Publication Date: Available Now from Orion Childrens
Source: Review Copy
Leigh Chen Sanders is sixteen when her mother dies by suicide, leaving only a scribbled note: ‘I want you to remember’. Leigh doesn’t know what it means, but when a red bird appears with a message, she finds herself travelling to Taiwan to meet her maternal grandparents for the first time.
Leigh is far away from home and far away from Axel, her best friend, who she stupidly kissed on the night her mother died – leaving her with a swell of guilt that she wasn’t home, and a heavy heart, thinking she may have destroyed the one good thing left in her life.
Overwhelmed by grief and the burden of fulfilling her mother’s last wish, Leigh retreats into her art and into her memories, where colours collide and the rules of reality are broken. The only thing Leigh is certain about is that she must find out the truth. She must remember.
With lyrical prose and magical elements, Emily X.R. Pan’s stunning debut novel alternates between past and present, romance and despair, as one girl attempts to find herself through family history, art, friendship, and love.
This book is simply incredible. I absorbed it into my soul and cried like a baby when I finished it. I then put it on my review list and it’s taken me a while to come back to tell you all about it, but here I am.
“How could a person like her be depressed? She was full of energy and life and passion. The word depressed made me think of this group of kids at school who wore all black and thick eyeliner and listened to angry music and never showed their teeth. The ones who people sometimes called emo, making it sound like a bad word.
My mother wasn’t like that. Not at all.”
We follow Leigh in this novel, her thought, her feelings, her pain after her Mother dies – struggling to connect with her Father, she embarks on a journey through her mother’s past, in an effort to head towards her own future.
The writing in this novel is magical, lyrical and you get immersed into Leigh’s world so so quickly, her colourful, artistic world – one that baffles her Father but is embraced by her best friend Axel – “What colour?” is the question that drives Leigh through the narrative, even as she alienates those around her. With a stunningly insightful eye into the vagaries of mental illness, Emily X R Pan takes us into the depth’s of her characters psyche, using the mystique and magic of the Taiwanese culture and beautiful beautiful descriptive prose to hit it all home.
“My mother is a bird. This isn’t like some William Faulkner stream-of-consciousness metaphorical crap. My mother. Is literally. A bird.”
Leigh will strive to find her mother, to understand why and how, she will take you with her through it all and you’ll never never want to look up from the page. The sense of place, the sense of loss is palpable and melancholy – this doesn’t strive to explain depression but more to see the many layers, to understand the inner self, it is wonderfully done, using a strong, almost fairytale like prose.

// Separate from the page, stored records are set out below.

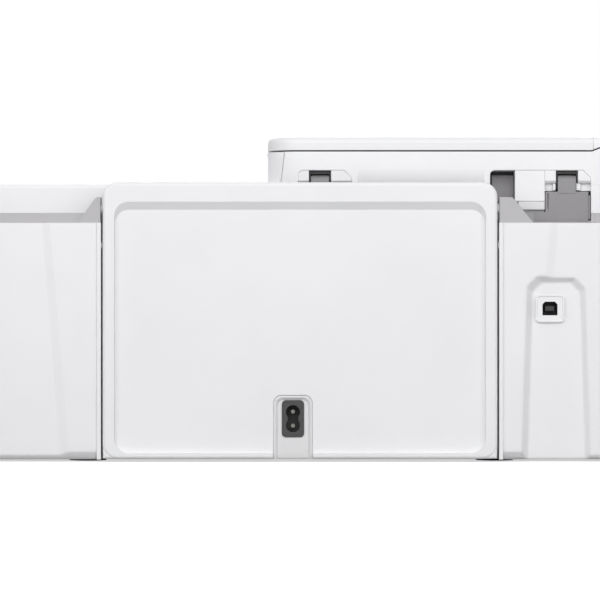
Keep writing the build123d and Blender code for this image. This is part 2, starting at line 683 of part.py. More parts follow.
# The idler meets the gears of both paper rollers, and the pinion meets the idler
GEAR_X = PLATE_X + PLATE_T + SLIDE_GAP
span_y = FEED_AT[0] - EXIT_AT[0]
span_z = FEED_AT[1] - EXIT_AT[1]
gear_span = math.hypot(span_y, span_z)
idler_reach = FEED_GEAR_R + IDLER_GEAR_R + GEAR_GAP
idler_drop = math.sqrt(idler_reach ** 2 - (gear_span / 2) ** 2)
IDLER_AT = (
    (FEED_AT[0] + EXIT_AT[0]) / 2 + idler_drop * span_z / gear_span,
    (FEED_AT[1] + EXIT_AT[1]) / 2 - idler_drop * span_y / gear_span,
)
pinion_reach = IDLER_GEAR_R + PINION_R + GEAR_GAP
PINION_ANGLE = math.radians(200.0)
PINION_AT = (
    IDLER_AT[0] + pinion_reach * math.cos(PINION_ANGLE),
    IDLER_AT[1] + pinion_reach * math.sin(PINION_ANGLE),
)


def gear(tip, bore):
    """A spur gear along X, with its middle at the origin."""
    teeth = int(tip * 1.6)
    root = tip - TOOTH_H
    points = []
    for tooth in range(teeth):
        for offset, radius in ((0.0, tip), (0.22, tip), (0.42, root), (0.80, root)):
            angle = 2 * math.pi * (tooth + offset) / teeth
            points.append((radius * math.cos(angle), radius * math.sin(angle)))
    form = prism(points, "x", (0, GEAR_WIDTH))
    if bore:
        form -= rod("x", (0, 0), bore, (-1, GEAR_WIDTH + 1))
    return form


def feed_frame():
    """The two side plates that carry the rollers, tied by a bar."""
    plate_y = (EXIT_AT[0] - 14, RAMP_TOP[0] - 23.5)
    form = block(around(0, PLATE_X + 1), (FEED_AT[0] + 22, FEED_AT[0] + 28), (FLOOR_Z + 28, FLOOR_Z + 38))
    for side in (-1, 1):
        x = on_side(side, PLATE_X, PLATE_X + PLATE_T)
        form += block(x, plate_y, (FLOOR_Z, CARRIAGE_Z[0] + 19))
        form += block(on_side(side, PLATE_X - 8, PLATE_X + PLATE_T), plate_y, (FLOOR_Z, FLOOR_Z + 2))
    # Room for the ink nozzles over the plates, and for the carriage and its rail
    form -= block((-FAR, FAR), (EXIT_AT[0] - 28, FEED_AT[0] - 7), (PLATEN_Z[1] + 2.5, FAR))
    form -= block((-FAR, FAR), (EXIT_AT[0] - 28, CARRIAGE_Y[1] + 20), (CARRIAGE_Z[0] - 1.5, FAR))
    # A slot for a tongue of the chassis
    form -= block((-FAR, FAR), (EXIT_AT[0] + 2, FEED_AT[0] + 18), (FLOOR_Z + 1.6, FLOOR_Z + 9.6))
    for at in (FEED_AT, EXIT_AT, PICK_AT):
        form -= rod("x", at, SHAFT_R + RUN_FIT, (-FAR, FAR))
    form += rod("x", IDLER_AT, IDLER_PIN_R, (PLATE_X, GEAR_X + GEAR_WIDTH + 1))
    return form - rod("x", PINION_AT, 2 * MOTOR_SHAFT_R, (PLATE_X - 1, PLATE_X + PLATE_T + 1))


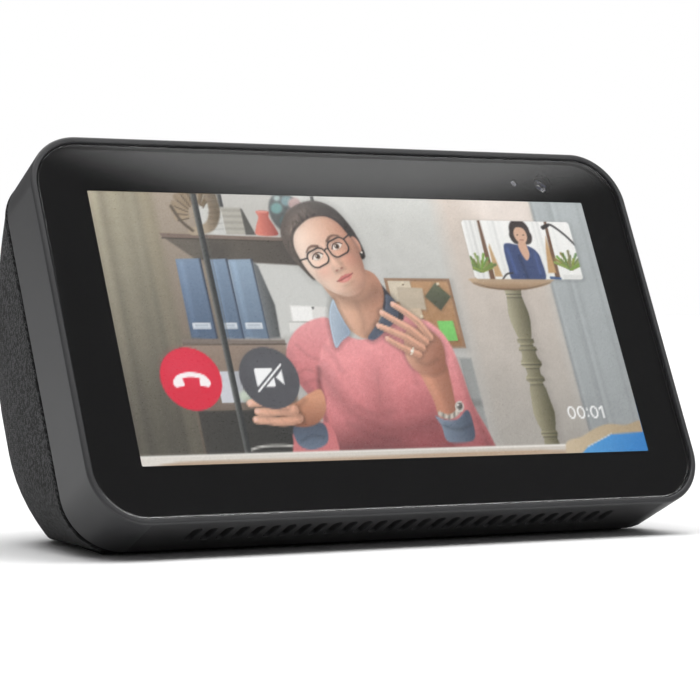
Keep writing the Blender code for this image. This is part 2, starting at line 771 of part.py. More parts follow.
def chassis(mats, face):
    inset = FRAME_WALL + GAP + FRAME_TAPER
    plate = slab("chassis", HALF - inset, FRAME_WALL + GAP, FACE - inset,
                 CORNER - FRAME_WALL - GAP, CHASSIS_NEAR, CHASSIS_FAR, mats["black"], face)
    near, far = CHASSIS_NEAR - MM, CHASSIS_FAR + MM
    tools = [
        rod("chassis_speaker_tool", BASKET_RADIUS + 1.5 * MM, 0, SPEAKER_UP, near, far,
            parent=face, steps=ROUND),
        box("chassis_lead_tool", (LEAD_X - 4 * MM, near, LEAD_UP - 5 * MM),
            (LEAD_X + 4 * MM, far, LEAD_UP + 5 * MM), parent=face),
    ]
    for number, (x, z) in enumerate(boss_places()):
        tools.append(rod(f"chassis_hole_tool_{number}", SCREW_RADIUS + GAP, x, z, near, far,
                         parent=face, steps=12))
    return cut(plate, *tools)


def boss_places():
    return [(sign * BOSS_X, height) for sign in (-1, 1) for height in BOSS_HEIGHTS]


# Dust mesh, shell, fabric, base


def slot_mesh(mats, face):
    low = FRAME_WALL + GAP
    reach = (SLOT_COUNT * SLOT_PITCH) / 2 + 1 * MM
    half = SLOT_LENGTH / 2
    box("slot_mesh", (-reach, SLOT_DEPTH - half - 0.1 * MM, low),
        (reach, SLOT_DEPTH + half + 0.6 * MM, low + 0.3 * MM), mats["black"], face)


def port_block(name, grow, front, parent=None):
    """A rounded block through the body's rear, where the sockets are reached."""
    low, high = PORT_LOW - grow, PORT_LOW + PORT_TALL + grow
    return slab(name, PORT_HALF + grow, low, high, 2.5 * MM + grow, front, REAR + 10 * MM,
                parent=parent)


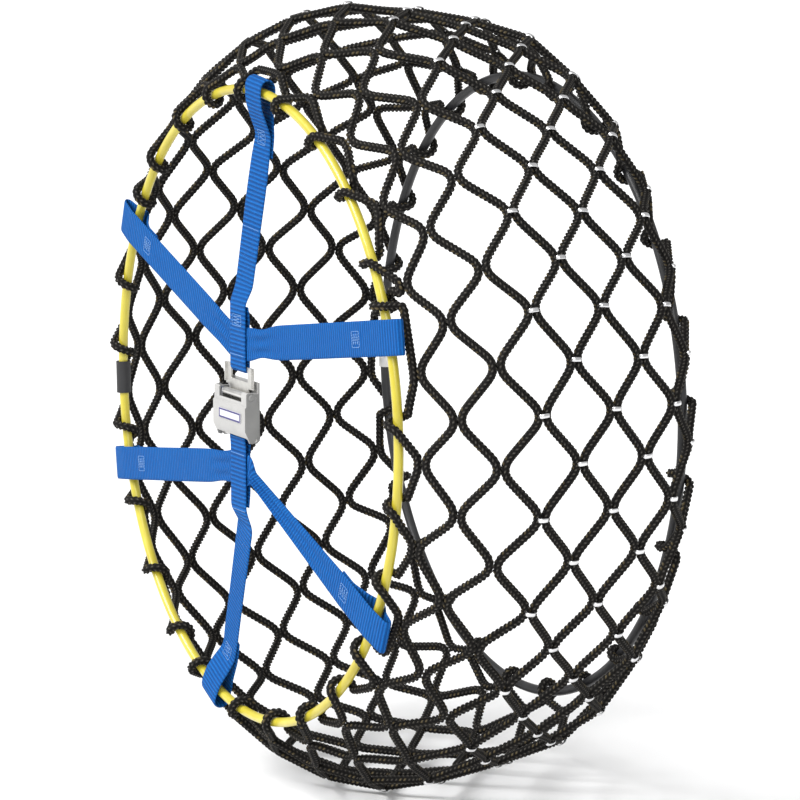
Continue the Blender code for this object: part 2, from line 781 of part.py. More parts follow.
def make_cover_spring():
    """Torsion spring on the hinge pin, beside the roller, with one leg on the base and one on the cover."""
    wire = 0.00045
    coil_radius = 0.0023
    low_x, high_x = -0.0240, -0.0200
    count = 28
    points = []
    for step in range(count + 1):
        turn = math.tau * 3.5 * step / count
        x = low_x + (high_x - low_x) * step / count
        points.append(
            Vector((x, HINGE_Y + coil_radius * math.cos(turn), HINGE_Z + coil_radius * math.sin(turn)))
        )
    base_leg = Vector((low_x, FLOOR_FRONT_Y - wire - GAP, 0.0010))
    cover_leg = Vector((high_x, COVER_FRONT_Y + COVER_SHEET + wire + GAP, 0.0020))
    line_part("cover_spring", [base_leg] + points + [cover_leg], wire, 0, SPRING_STEEL)


def make_label():
    """Blank plate on the cover's face."""
    low = (-0.0170, PANEL_FRONT_Y - GAP - 0.0006, -0.0092)
    high = (0.0225, PANEL_FRONT_Y - GAP, -0.0012)
    add_part("label_plate", box_mesh("label_plate", low, high), LABEL)


# ---- build --------------------------------------------------------------------------------------
make_net()
make_outer_hoop()
make_inner_hoop()
make_straps()
make_base()
make_pins_and_roller()
make_cover()
make_pawl()
make_tongue()
make_cover_spring()
make_label()
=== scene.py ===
"""Visual model of the textile tyre snow net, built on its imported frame."""

import math

import bmesh
import bpy
import numpy as np
from mathutils import Matrix, Vector


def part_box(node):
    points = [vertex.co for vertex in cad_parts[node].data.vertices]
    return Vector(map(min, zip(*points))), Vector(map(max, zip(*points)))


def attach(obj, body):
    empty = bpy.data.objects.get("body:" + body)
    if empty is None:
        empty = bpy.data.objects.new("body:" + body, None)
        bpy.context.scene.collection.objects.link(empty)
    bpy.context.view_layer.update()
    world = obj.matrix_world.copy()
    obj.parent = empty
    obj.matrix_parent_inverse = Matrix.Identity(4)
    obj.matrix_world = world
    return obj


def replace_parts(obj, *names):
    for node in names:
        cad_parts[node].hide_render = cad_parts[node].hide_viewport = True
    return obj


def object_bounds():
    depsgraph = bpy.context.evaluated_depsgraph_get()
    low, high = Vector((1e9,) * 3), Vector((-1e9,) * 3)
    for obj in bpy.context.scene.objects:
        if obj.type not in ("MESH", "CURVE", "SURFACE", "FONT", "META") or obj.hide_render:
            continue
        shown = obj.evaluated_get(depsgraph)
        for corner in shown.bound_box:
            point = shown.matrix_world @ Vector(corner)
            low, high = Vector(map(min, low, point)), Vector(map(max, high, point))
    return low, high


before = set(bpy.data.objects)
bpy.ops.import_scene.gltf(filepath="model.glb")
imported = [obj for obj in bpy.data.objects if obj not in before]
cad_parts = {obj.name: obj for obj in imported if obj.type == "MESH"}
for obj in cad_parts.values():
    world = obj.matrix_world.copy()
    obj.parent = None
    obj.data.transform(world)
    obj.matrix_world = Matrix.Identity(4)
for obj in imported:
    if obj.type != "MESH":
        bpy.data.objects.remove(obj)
cad_low, cad_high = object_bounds()

# ---- dimensions, metres, the same as those of the solids unless a comment says otherwise ---------
MESHES_AROUND = 25
PITCH = math.tau / MESHES_AROUND
FIRST_KNOT = math.radians(-1.5)
ROPE_RADIUS = 0.0036
PINCHED_SIDE_STEP = 0.0027       # the soft ropes are drawn closer together at a knot than the solids
EDGE_SIDE_STEP = 0.0033          # the same, for the two ropes that hook over the hoops
KNOT_HALF_LENGTH = 0.0048        # shorter than in the solids
WRAP_RADIUS = 0.0083             # tighter than in the solids
WRAP_HALF_LENGTH = 0.006
KNOT_ROWS = (
    (-0.1250, 0.2565),
    (-0.1140, 0.2750),
    (-0.0930, 0.2945),
    (-0.0645, 0.3105),
    (-0.0320, 0.3185),
    (0.0000, 0.3160),
    (0.0320, 0.3120),
    (0.0635, 0.3065),
    (0.0930, 0.2995),
    (0.1195, 0.2765),
    (0.1260, 0.2565),
)
STAPLED_ROWS = range(4, 10)
HOOP_RADIUS = 0.2565
CABLE_RADIUS = 0.0039
OUTER_HOOP_Y = KNOT_ROWS[0][0]
INNER_HOOP_Y = KNOT_ROWS[-1][0]
OUTER_JOINT_ANGLE = math.radians(182.5)
INNER_JOINT_ANGLE = math.radians(180.0)
OUTER_JOINT_REACH = math.radians(3.1)
INNER_JOINT_REACH = math.radians(5.0)
JOINT_HALF = 0.0215
CABLE_END_Z = 0.0095
STRAP_ANGLES = {
    "top": math.radians(86.5),
    "upper_left": math.radians(151.5),
    "left": math.radians(199.0),
    "bottom": math.radians(253.5),
    "lower_right": math.radians(327.5),
    "right": math.radians(20.0),
}
STRAP_REACH = math.radians(4.3)       # half the stretch of hoop that a strap end keeps for itself
STRAP_CORNER = math.radians(4.4)      # where a rope that passes over a strap end turns
OVER_STRAP = (-0.1168, 0.2725)        # and its distance along the axle and radius there
OVER_INNER_JOINT = (0.1225, 0.2700)
OVER_JOINT_GAP = math.radians(0.6)
WEBBING_WIDTH = 0.028
WEBBING_THICKNESS = 0.0016
LAYER_STEP = WEBBING_THICKNESS + 0.0005
LOOP_HALF_DEPTH = 0.0019         # half the distance between the two sides of a vertical strap's loop
UPPER_BAND_Z = 0.0528
LOWER_BAND_Z = -0.0500
BAND_BEND_HALF = 0.012
TONGUE_Y = -0.1365
LOWER_BAR_Z = -0.0230
FRONT_AT_HOOP_Y = -0.1316
BACK_AT_HOOP_Y = -0.1184
FOLD_REACH = 0.0055
TAIL_LENGTH = 0.052
STRAP_NECK = 0.035
STRAP_NECK_Y = -0.1205
STRAP_STEP_Y = -0.1325
BAR_RADIUS = {"top": 0.0019, "bottom": 0.0031}       # of a strap's bend round its bar
SEAM_END = {"top": 0.062, "bottom": 0.0675}          # from the bar to where a strap's fold is sewn shut
TONGUE_BAR_Z = 0.0308

# drawn only, not in the solids
KNOT_SHIFT = 0.0011              # how far a knot lies out of its even place, across the tyre
KNOT_TURN = 0.0012               # and round it
BAND_OVERHANG = 0.016            # the bands' folds reach out past the hoop
FLAT_FOLD_RADIUS = 0.0026        # and are pressed flat
FLAT_FOLD_Y = FRONT_AT_HOOP_Y + 0.0054
TURN_OUT = {"top": -0.11, "bottom": -0.04}           # how far the vertical straps face sideways
STITCH_LENGTH = 0.0021
STITCH_LIFT = 0.0009             # a stitch's height over the middle of the webbing
THREAD_RADIUS = 0.00032
TACK_FROM_HOOP = 0.040

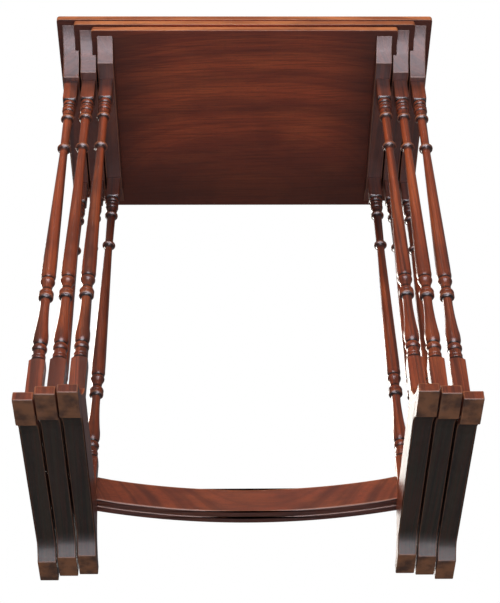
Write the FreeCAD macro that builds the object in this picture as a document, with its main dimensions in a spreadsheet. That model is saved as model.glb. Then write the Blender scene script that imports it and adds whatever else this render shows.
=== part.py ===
import FreeCAD, Part
import math, os
import Sketcher

os.makedirs("parts", exist_ok=True)
doc = FreeCAD.newDocument("nest_of_tables")
sheet = doc.addObject("Spreadsheet::Sheet", "Sizes")


class Size:
    """A length known both as a number and as an expression on the sheet."""

    def __init__(self, number, text):
        self.number, self.text = number, text

    def join(self, other, sign, result):
        text = other.text if isinstance(other, Size) else repr(other)
        return Size(result, "(" + self.text + sign + text + ")")

    def __add__(self, o):
        return self.join(o, " + ", self.number + num(o))

    def __sub__(self, o):
        return self.join(o, " - ", self.number - num(o))

    def __mul__(self, o):
        return self.join(o, " * ", self.number * num(o))

    def __truediv__(self, o):
        return self.join(o, " / ", self.number / num(o))

    def __neg__(self):
        return Size(-self.number, "(0 - " + self.text + ")")


def num(v):
    return v.number if isinstance(v, Size) else float(v)


def txt(v):
    return v.text if isinstance(v, Size) else repr(float(v))


def root(v):
    return Size(math.sqrt(v.number), "sqrt(" + v.text + ")")


row = 0


def size(alias, number):
    global row
    row += 1
    sheet.set("A%d" % row, str(number))
    sheet.setAlias("A%d" % row, alias)
    return Size(float(number), "Sizes." + alias)


# Overall: the largest table, and how each smaller one steps inside it.
width = size("width", 530)
height = size("height", 705)
nest_step = size("nest_step", 25)
top_thick = size("top_thick", 9.5)
top_gap = size("top_gap", 2)
drop = top_thick + top_gap
corner = size("top_corner", 4)
edge_round = size("top_edge_round", 1.2)

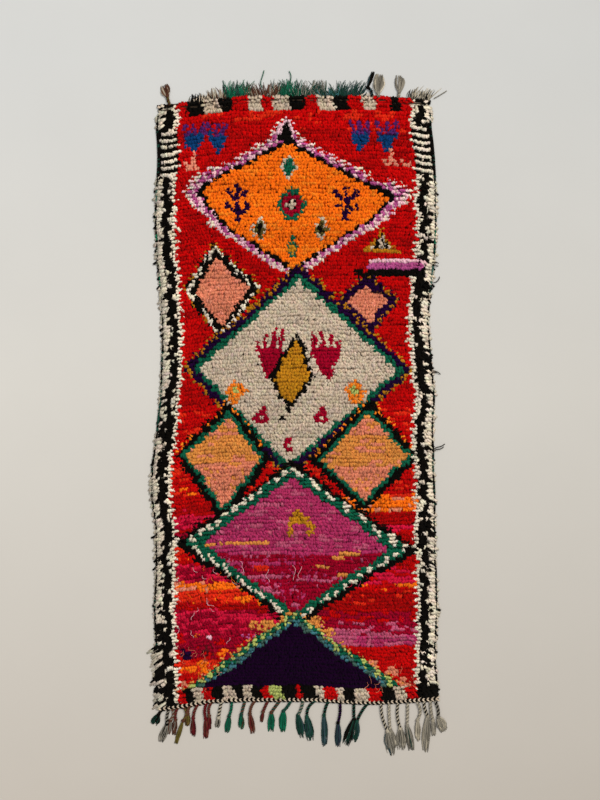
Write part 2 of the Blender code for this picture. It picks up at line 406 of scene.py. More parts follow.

“Her words come out in shattered pieces, unintelligible, thick with hopelessness, heavy under the weight of something that’s taken me years to even begin to understand.
Nothing is right, she says.”
I found this novel to be an intensely impassioned portrayal of grief and acceptance, both devastating and ultimately uplifting, I will never forget Leigh and her journey and Emily X R Pan is firmly on my list of authors to drop everything for.